<<<<

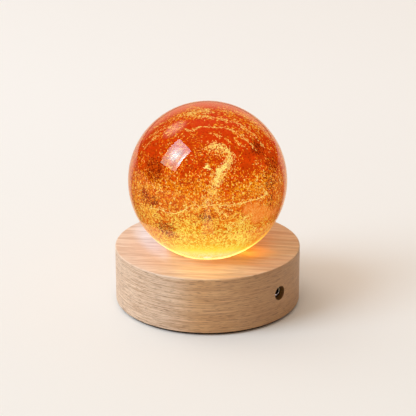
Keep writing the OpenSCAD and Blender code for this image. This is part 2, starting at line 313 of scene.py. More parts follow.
def heat_effect():
    """The glow of the lit ball from its pale yellow foot to its red top, and of the gold in it."""
    made, t, given, result = effect("heat", [("Vector", "Vector")], [("Ground", "Color"), ("Gold", "Color")])
    place = given["Vector"]
    way = t.vector("NORMALIZE", place)
    height = t.along(way, HEAT_AXIS)
    wander = t.maths("MULTIPLY_ADD", t.noise(place, 0.045, 3), 0.6, -0.3)
    near_foot = t.steps(height, -0.95, -0.2)
    level = t.maths("MULTIPLY_ADD", t.maths("MULTIPLY_ADD", wander, near_foot, height), 0.5, 0.5)
    # Beside the foot the glow stays orange to lower down than in front of it
    beside = t.maths("ABSOLUTE", t.along(way, RIGHT))
    beside = t.product(t.steps(beside, 0.35, 0.72, 0, 0.125), t.steps(height, -0.2, -0.6))
    level = t.maths("ADD", level, beside)
    t.set(result["Ground"], t.ramp(level, HEAT))
    gold = t.ramp(t.noise(place, 0.8, 2, 0.7), GOLD)
    t.set(result["Gold"], t.mix(t.steps(level, 0.46, 0.16), gold, FOOT_GOLD))
    return made


# Places on the ball's face, each a list of right, up and reach in globe radii:
# calm glass, dark clouds, the clear patch, places full of gold, the hottest
# sparks and the glint at the foot

CALM = [(-0.17, 0.71, 0.06), (0.05, 0.50, 0.10), (0.00, 0.97, 0.15), (-0.36, 0.90, 0.12),
        (0.34, 0.92, 0.10)]
DARK = [(-0.80, -0.20, 0.09), (-0.70, -0.28, 0.09), (-0.52, -0.63, 0.14), (0.79, -0.02, 0.13),
        (0.80, -0.26, 0.08), (-0.68, 0.13, 0.17), (0.82, 0.20, 0.13), (0.64, 0.39, 0.12),
        (-0.03, -0.47, 0.09)]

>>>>

Extract the full listing above without altering anything.

- **Problem solution**
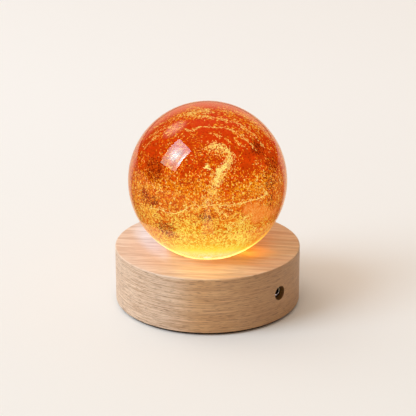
Keep writing the OpenSCAD and Blender code for this image. This is part 2, starting at line 313 of scene.py. More parts follow.
def heat_effect():
    """The glow of the lit ball from its pale yellow foot to its red top, and of the gold in it."""
    made, t, given, result = effect("heat", [("Vector", "Vector")], [("Ground", "Color"), ("Gold", "Color")])
    place = given["Vector"]
    way = t.vector("NORMALIZE", place)
    height = t.along(way, HEAT_AXIS)
    wander = t.maths("MULTIPLY_ADD", t.noise(place, 0.045, 3), 0.6, -0.3)
    near_foot = t.steps(height, -0.95, -0.2)
    level = t.maths("MULTIPLY_ADD", t.maths("MULTIPLY_ADD", wander, near_foot, height), 0.5, 0.5)
    # Beside the foot the glow stays orange to lower down than in front of it
    beside = t.maths("ABSOLUTE", t.along(way, RIGHT))
    beside = t.product(t.steps(beside, 0.35, 0.72, 0, 0.125), t.steps(height, -0.2, -0.6))
    level = t.maths("ADD", level, beside)
    t.set(result["Ground"], t.ramp(level, HEAT))
    gold = t.ramp(t.noise(place, 0.8, 2, 0.7), GOLD)
    t.set(result["Gold"], t.mix(t.steps(level, 0.46, 0.16), gold, FOOT_GOLD))
    return made


# Places on the ball's face, each a list of right, up and reach in globe radii:
# calm glass, dark clouds, the clear patch, places full of gold, the hottest
# sparks and the glint at the foot

CALM = [(-0.17, 0.71, 0.06), (0.05, 0.50, 0.10), (0.00, 0.97, 0.15), (-0.36, 0.90, 0.12),
        (0.34, 0.92, 0.10)]
DARK = [(-0.80, -0.20, 0.09), (-0.70, -0.28, 0.09), (-0.52, -0.63, 0.14), (0.79, -0.02, 0.13),
        (0.80, -0.26, 0.08), (-0.68, 0.13, 0.17), (0.82, 0.20, 0.13), (0.64, 0.39, 0.12),
        (-0.03, -0.47, 0.09)]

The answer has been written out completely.